>> start

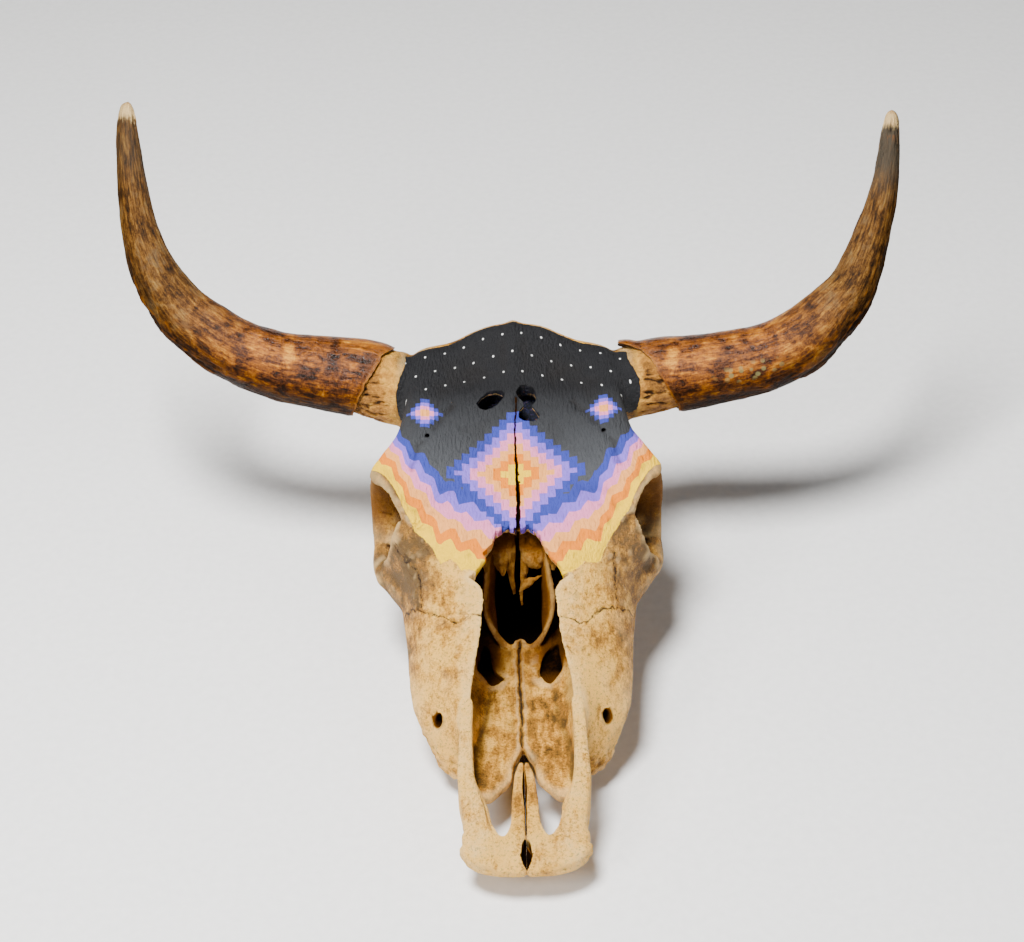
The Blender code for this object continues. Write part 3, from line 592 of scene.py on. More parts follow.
def addRelief(body):
    m = skullMarks
    p, normal = getPoints(body), getNormals(body)
    x, y, z = p.T
    aside = np.abs(x)
    above = smoothStep(normal[:, 2], 0.15, 0.5) * smoothStep(z, 60, 90)
    frontal = above * smoothStep(y, 225, 250)
    out = 0.55 * roughness(p, 28, 2, 1) + 0.2 * roughness(p, 6, 2, 5)
    out += frontal * 2.4 * bump(x - 1, 6) * smoothStep(y, 392, 430)  # ridge up to the crown
    for side in (1, -1):
        for height, across, width, along, length in m["swellings"]:
            out += frontal * height * bump(side * x - across, width) * bump(y - along, length)
    jitter = 1.1 * roughness(p, 7, 2, 9)
    for path in m["grooves"]:
        out -= frontal * 2.2 * bump(pathDistance(p[:, :2], path) + jitter, 3.6)
    wiggle = wander(p)
    for path in m["sutures"]:
        out -= above * 0.75 * bump(pathDistance(p[:, :2] + wiggle, path), 0.75)
    for *centre, width, height in m["knobs"]:
        out += height * bump(np.linalg.norm(p - centre, axis=1), width)
    for path in m["orbitCracks"]:
        out -= 1.6 * bump(pathDistance(p, path), 1.0)
    lumps = smoothStep(aside, 50, 62) * smoothStep(56 - z, 0, 16)  # over the roots of the teeth
    lumps *= smoothStep(y, 100, 112) * smoothStep(250 - y, 0, 30)
    out += lumps * (1.5 * roughness(p, 9, 2, 33) + 0.8 * roughness(p, 4, 2, 34))
    torn = above * smoothStep(aside, 26, 34) * smoothStep(60 - aside, 0, 8)  # beside the nose opening
    torn *= smoothStep(y, 150, 168) * smoothStep(252 - y, 0, 10)
    out += torn * 0.9 * np.clip(roughness(p, 5, 3, 35), -0.6, 1)
    # coarse bone in front of the eyes, the chipped end of the nasal bones, and the back of the head
    brow = above * smoothStep(aside, 60, 72) * smoothStep(y, 214, 232) * smoothStep(300 - y, 0, 20)
    out += brow * (0.7 * roughness(p, 7, 3, 36) + 0.3 * roughness(p, 2.6, 2, 37))
    fringe = smoothStep(24 - aside, 0, 4) * smoothStep(y, 250, 256)
    fringe *= smoothStep(273 - y, 0, 6) * smoothStep(z, 140, 148)
    out += fringe * (1.3 * np.abs(roughness(p, 3.2, 2, 38)) - 0.5)
    behind = smoothStep(y, 392, 412) * smoothStep(202 - z, 0, 12) * smoothStep(112 - aside, 0, 12)
    out += behind * (roughness(p, 22, 2, 41) + 0.3 * roughness(p, 6, 2, 42))
    rear = smoothStep(normal[:, 1], 0.3, 0.7) * smoothStep(y, 430, 445)  # ridge of the nape, hollows beside it
    out += rear * (2.2 * bump(x, 8) * bump(z - 160, 34) - 2 * bump(aside - 24, 14) * bump(z - 140, 22))
    # the palate's crack with its raised lips, and the furrowed horn cores, deepest next to the sheaths
    floor = (aside < 40) * smoothStep(normal[:, 2], 0.5, 0.8) * (z < 75) * (y > 95) * (y < 245)
    crack = pathDistance(p[:, :2] + wiggle * 0.4, m["palateCrack"])
    width = readOff(m["palateCrackWidth"], y)
    out += floor * (1.5 * bump(crack - 2.6, 1.9) - 2.6 * bump(crack, 0.5 + 0.6 * width)) * smoothStep(y, 114, 122)
    core = coreZone(p)
    grain = noise(p * (0.22, 1, 1), 2.6, 3) + 0.6 * noise(p * (0.3, 1, 1), 1.5, 8)
    near = smoothStep(aside, 106, 118)
    out -= core * (0.5 + 2.6 * near) * np.clip(grain + 0.1, 0, None) ** 1.2
    out += core * 0.5 * noise(p, 9, 12)
    setPoints(body, p + normal * out[:, None])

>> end

#### [Your task]
Can you give every line above again, exactly as written?

#### [Solved exercise]
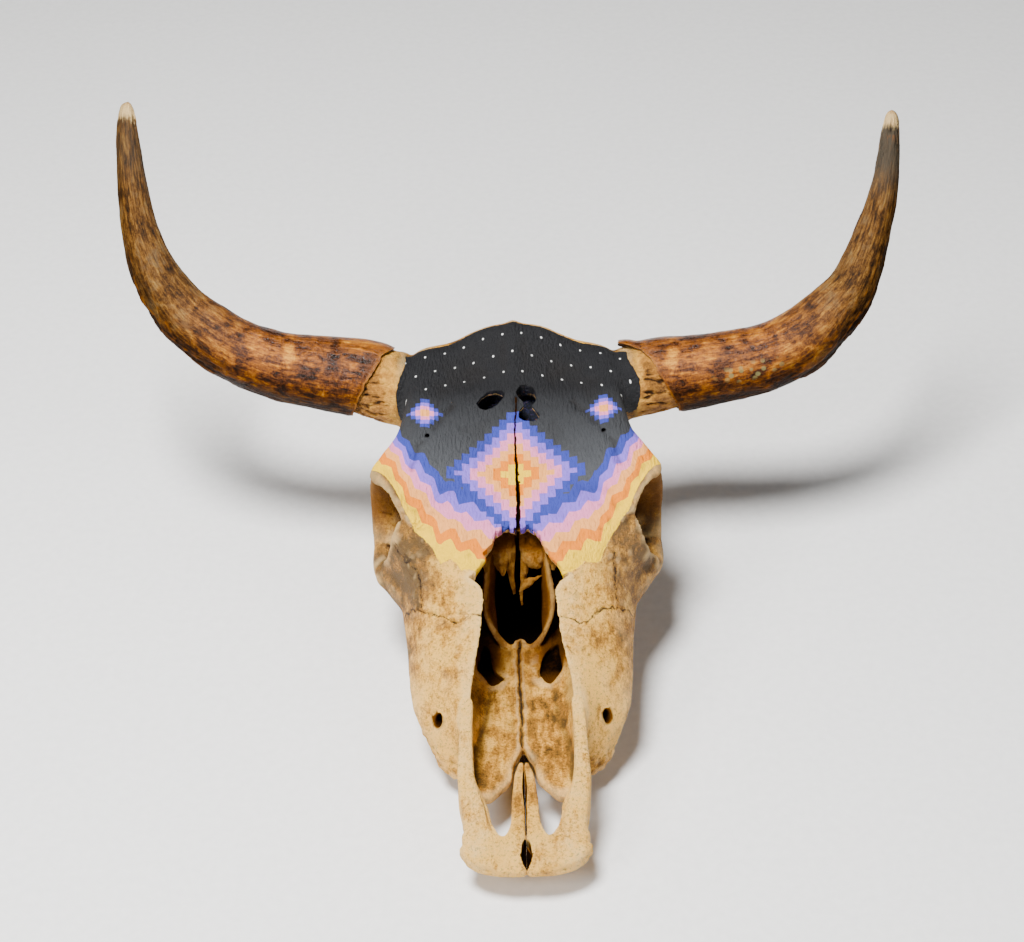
The Blender code for this object continues. Write part 3, from line 592 of scene.py on. More parts follow.
def addRelief(body):
    m = skullMarks
    p, normal = getPoints(body), getNormals(body)
    x, y, z = p.T
    aside = np.abs(x)
    above = smoothStep(normal[:, 2], 0.15, 0.5) * smoothStep(z, 60, 90)
    frontal = above * smoothStep(y, 225, 250)
    out = 0.55 * roughness(p, 28, 2, 1) + 0.2 * roughness(p, 6, 2, 5)
    out += frontal * 2.4 * bump(x - 1, 6) * smoothStep(y, 392, 430)  # ridge up to the crown
    for side in (1, -1):
        for height, across, width, along, length in m["swellings"]:
            out += frontal * height * bump(side * x - across, width) * bump(y - along, length)
    jitter = 1.1 * roughness(p, 7, 2, 9)
    for path in m["grooves"]:
        out -= frontal * 2.2 * bump(pathDistance(p[:, :2], path) + jitter, 3.6)
    wiggle = wander(p)
    for path in m["sutures"]:
        out -= above * 0.75 * bump(pathDistance(p[:, :2] + wiggle, path), 0.75)
    for *centre, width, height in m["knobs"]:
        out += height * bump(np.linalg.norm(p - centre, axis=1), width)
    for path in m["orbitCracks"]:
        out -= 1.6 * bump(pathDistance(p, path), 1.0)
    lumps = smoothStep(aside, 50, 62) * smoothStep(56 - z, 0, 16)  # over the roots of the teeth
    lumps *= smoothStep(y, 100, 112) * smoothStep(250 - y, 0, 30)
    out += lumps * (1.5 * roughness(p, 9, 2, 33) + 0.8 * roughness(p, 4, 2, 34))
    torn = above * smoothStep(aside, 26, 34) * smoothStep(60 - aside, 0, 8)  # beside the nose opening
    torn *= smoothStep(y, 150, 168) * smoothStep(252 - y, 0, 10)
    out += torn * 0.9 * np.clip(roughness(p, 5, 3, 35), -0.6, 1)
    # coarse bone in front of the eyes, the chipped end of the nasal bones, and the back of the head
    brow = above * smoothStep(aside, 60, 72) * smoothStep(y, 214, 232) * smoothStep(300 - y, 0, 20)
    out += brow * (0.7 * roughness(p, 7, 3, 36) + 0.3 * roughness(p, 2.6, 2, 37))
    fringe = smoothStep(24 - aside, 0, 4) * smoothStep(y, 250, 256)
    fringe *= smoothStep(273 - y, 0, 6) * smoothStep(z, 140, 148)
    out += fringe * (1.3 * np.abs(roughness(p, 3.2, 2, 38)) - 0.5)
    behind = smoothStep(y, 392, 412) * smoothStep(202 - z, 0, 12) * smoothStep(112 - aside, 0, 12)
    out += behind * (roughness(p, 22, 2, 41) + 0.3 * roughness(p, 6, 2, 42))
    rear = smoothStep(normal[:, 1], 0.3, 0.7) * smoothStep(y, 430, 445)  # ridge of the nape, hollows beside it
    out += rear * (2.2 * bump(x, 8) * bump(z - 160, 34) - 2 * bump(aside - 24, 14) * bump(z - 140, 22))
    # the palate's crack with its raised lips, and the furrowed horn cores, deepest next to the sheaths
    floor = (aside < 40) * smoothStep(normal[:, 2], 0.5, 0.8) * (z < 75) * (y > 95) * (y < 245)
    crack = pathDistance(p[:, :2] + wiggle * 0.4, m["palateCrack"])
    width = readOff(m["palateCrackWidth"], y)
    out += floor * (1.5 * bump(crack - 2.6, 1.9) - 2.6 * bump(crack, 0.5 + 0.6 * width)) * smoothStep(y, 114, 122)
    core = coreZone(p)
    grain = noise(p * (0.22, 1, 1), 2.6, 3) + 0.6 * noise(p * (0.3, 1, 1), 1.5, 8)
    near = smoothStep(aside, 106, 118)
    out -= core * (0.5 + 2.6 * near) * np.clip(grain + 0.1, 0, None) ** 1.2
    out += core * 0.5 * noise(p, 9, 12)
    setPoints(body, p + normal * out[:, None])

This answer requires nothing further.